> **WHAT THE TASK ASKS**: Where does the string "lifts" appear? Copy every line of the entries below that holds it.

> **INPUT**:
:::::
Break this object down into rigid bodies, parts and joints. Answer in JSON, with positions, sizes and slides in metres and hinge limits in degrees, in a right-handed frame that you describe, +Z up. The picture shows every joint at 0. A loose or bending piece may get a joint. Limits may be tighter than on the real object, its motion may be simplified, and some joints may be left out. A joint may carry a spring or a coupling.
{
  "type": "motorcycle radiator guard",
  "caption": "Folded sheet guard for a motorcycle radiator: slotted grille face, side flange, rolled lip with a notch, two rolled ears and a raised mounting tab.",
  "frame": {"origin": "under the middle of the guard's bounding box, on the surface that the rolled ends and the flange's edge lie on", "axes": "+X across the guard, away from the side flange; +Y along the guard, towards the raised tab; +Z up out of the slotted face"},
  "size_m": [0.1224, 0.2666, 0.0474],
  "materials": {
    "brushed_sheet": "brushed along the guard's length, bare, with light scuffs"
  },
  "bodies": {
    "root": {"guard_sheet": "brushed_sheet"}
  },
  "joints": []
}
:::::
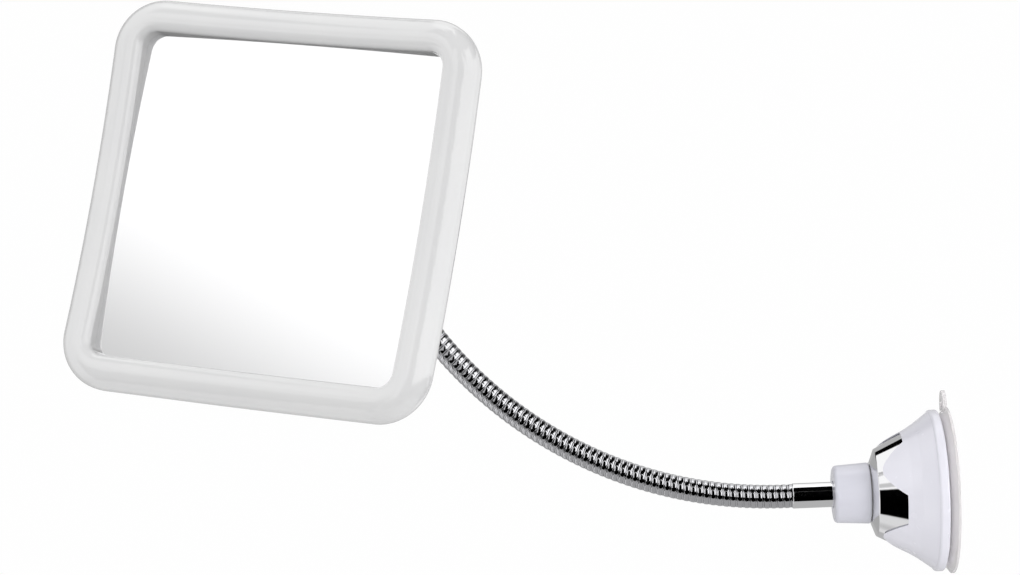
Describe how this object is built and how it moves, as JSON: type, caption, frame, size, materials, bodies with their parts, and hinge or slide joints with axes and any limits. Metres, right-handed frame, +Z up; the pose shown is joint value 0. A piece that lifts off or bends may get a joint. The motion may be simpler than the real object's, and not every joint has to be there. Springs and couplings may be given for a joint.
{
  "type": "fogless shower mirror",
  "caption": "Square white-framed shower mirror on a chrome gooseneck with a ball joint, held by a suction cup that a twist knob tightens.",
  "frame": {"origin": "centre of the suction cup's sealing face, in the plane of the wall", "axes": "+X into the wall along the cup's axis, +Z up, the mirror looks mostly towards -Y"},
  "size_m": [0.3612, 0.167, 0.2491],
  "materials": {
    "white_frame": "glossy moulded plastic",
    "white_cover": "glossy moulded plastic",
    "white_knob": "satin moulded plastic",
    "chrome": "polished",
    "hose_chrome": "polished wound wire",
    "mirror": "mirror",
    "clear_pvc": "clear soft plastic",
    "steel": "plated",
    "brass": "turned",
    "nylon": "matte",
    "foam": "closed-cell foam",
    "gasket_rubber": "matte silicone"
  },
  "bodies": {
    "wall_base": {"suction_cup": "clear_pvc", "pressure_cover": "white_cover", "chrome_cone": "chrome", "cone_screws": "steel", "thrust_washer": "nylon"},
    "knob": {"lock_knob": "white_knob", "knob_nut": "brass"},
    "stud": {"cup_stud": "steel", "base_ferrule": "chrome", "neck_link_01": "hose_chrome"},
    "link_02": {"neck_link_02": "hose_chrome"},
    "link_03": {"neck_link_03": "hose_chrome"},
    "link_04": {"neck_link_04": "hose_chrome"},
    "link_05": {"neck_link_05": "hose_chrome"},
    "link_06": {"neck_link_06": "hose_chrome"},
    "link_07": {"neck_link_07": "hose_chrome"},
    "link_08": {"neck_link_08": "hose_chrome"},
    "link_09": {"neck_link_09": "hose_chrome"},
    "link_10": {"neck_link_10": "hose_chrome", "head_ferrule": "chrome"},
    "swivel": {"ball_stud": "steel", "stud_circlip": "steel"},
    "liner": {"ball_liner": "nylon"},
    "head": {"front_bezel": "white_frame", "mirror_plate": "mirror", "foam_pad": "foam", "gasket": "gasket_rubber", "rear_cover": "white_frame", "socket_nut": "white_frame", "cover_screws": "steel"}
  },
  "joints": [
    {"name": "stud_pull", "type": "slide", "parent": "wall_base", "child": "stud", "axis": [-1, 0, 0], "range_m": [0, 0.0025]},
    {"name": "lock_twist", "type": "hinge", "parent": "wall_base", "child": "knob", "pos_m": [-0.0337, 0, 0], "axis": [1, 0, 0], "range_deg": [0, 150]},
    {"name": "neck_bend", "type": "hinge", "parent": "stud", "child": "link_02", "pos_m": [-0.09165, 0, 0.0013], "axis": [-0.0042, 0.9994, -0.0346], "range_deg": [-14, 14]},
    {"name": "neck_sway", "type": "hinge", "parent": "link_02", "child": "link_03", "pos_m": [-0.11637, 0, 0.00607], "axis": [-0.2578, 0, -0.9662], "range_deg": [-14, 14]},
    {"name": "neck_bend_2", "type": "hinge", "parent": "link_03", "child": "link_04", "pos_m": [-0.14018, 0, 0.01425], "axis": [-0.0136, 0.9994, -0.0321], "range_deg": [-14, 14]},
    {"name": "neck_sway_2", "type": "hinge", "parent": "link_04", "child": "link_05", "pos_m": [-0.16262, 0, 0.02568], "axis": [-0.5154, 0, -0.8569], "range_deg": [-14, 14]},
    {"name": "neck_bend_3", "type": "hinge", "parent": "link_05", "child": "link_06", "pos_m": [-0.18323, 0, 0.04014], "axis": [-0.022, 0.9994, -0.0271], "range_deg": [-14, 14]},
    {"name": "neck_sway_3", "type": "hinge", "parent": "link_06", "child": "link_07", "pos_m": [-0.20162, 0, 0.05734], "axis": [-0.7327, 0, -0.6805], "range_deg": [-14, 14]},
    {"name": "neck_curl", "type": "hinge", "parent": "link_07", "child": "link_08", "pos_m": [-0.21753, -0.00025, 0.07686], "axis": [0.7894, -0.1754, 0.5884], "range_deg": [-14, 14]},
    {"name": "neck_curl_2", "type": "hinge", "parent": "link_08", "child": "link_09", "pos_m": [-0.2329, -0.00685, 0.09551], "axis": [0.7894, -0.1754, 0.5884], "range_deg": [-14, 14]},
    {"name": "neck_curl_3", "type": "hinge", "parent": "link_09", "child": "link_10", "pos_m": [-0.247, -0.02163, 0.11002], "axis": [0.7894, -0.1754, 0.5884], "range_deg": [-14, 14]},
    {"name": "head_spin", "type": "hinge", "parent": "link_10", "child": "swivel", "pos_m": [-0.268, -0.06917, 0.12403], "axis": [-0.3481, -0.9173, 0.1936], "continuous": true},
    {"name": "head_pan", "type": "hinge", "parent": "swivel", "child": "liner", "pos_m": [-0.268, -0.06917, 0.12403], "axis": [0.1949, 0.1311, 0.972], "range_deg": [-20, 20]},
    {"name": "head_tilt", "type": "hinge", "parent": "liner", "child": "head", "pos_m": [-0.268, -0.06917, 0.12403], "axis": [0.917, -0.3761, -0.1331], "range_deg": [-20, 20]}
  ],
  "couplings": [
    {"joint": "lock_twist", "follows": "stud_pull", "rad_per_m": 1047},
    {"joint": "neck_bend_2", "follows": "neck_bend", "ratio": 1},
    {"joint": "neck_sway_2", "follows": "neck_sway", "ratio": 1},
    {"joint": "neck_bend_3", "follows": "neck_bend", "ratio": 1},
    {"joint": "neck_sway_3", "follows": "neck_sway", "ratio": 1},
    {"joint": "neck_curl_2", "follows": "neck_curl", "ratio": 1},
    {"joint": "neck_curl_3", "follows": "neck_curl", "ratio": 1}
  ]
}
:::::
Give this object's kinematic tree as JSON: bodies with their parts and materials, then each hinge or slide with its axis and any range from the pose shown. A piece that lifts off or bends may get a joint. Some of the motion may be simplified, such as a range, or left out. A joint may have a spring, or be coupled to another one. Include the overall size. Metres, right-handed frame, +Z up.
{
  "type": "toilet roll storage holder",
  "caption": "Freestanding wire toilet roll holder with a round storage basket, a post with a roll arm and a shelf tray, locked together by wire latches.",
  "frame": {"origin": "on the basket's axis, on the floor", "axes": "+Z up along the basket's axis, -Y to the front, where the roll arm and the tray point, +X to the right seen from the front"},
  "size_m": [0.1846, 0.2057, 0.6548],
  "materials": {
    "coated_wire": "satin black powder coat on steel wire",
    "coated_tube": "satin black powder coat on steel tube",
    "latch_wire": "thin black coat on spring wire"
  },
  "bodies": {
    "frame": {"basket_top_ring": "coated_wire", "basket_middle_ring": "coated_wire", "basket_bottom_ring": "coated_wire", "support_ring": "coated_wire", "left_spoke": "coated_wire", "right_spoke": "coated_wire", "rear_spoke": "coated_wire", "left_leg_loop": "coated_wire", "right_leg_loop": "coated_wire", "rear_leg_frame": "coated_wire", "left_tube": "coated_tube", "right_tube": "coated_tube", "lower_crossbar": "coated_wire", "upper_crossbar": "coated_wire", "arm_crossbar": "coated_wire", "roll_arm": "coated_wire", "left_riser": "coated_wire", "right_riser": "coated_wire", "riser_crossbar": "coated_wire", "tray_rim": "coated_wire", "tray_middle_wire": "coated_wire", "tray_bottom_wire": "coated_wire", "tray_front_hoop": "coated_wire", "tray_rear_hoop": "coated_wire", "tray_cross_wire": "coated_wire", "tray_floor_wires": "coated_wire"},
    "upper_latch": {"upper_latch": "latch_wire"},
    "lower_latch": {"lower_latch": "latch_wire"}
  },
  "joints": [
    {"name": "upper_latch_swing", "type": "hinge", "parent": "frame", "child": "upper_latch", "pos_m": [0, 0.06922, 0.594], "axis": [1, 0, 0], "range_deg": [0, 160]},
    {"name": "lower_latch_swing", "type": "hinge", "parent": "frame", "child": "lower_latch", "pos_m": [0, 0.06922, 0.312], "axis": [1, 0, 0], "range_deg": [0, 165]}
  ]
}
:::::
> **WRITTEN REPLY**:
Describe how this object is built and how it moves, as JSON: type, caption, frame, size, materials, bodies with their parts, and hinge or slide joints with axes and any limits. Metres, right-handed frame, +Z up; the pose shown is joint value 0. A piece that lifts off or bends may get a joint. The motion may be simpler than the real object's, and not every joint has to be there. Springs and couplings may be given for a joint.
Give this object's kinematic tree as JSON: bodies with their parts and materials, then each hinge or slide with its axis and any range from the pose shown. A piece that lifts off or bends may get a joint. Some of the motion may be simplified, such as a range, or left out. A joint may have a spring, or be coupled to another one. Include the overall size. Metres, right-handed frame, +Z up.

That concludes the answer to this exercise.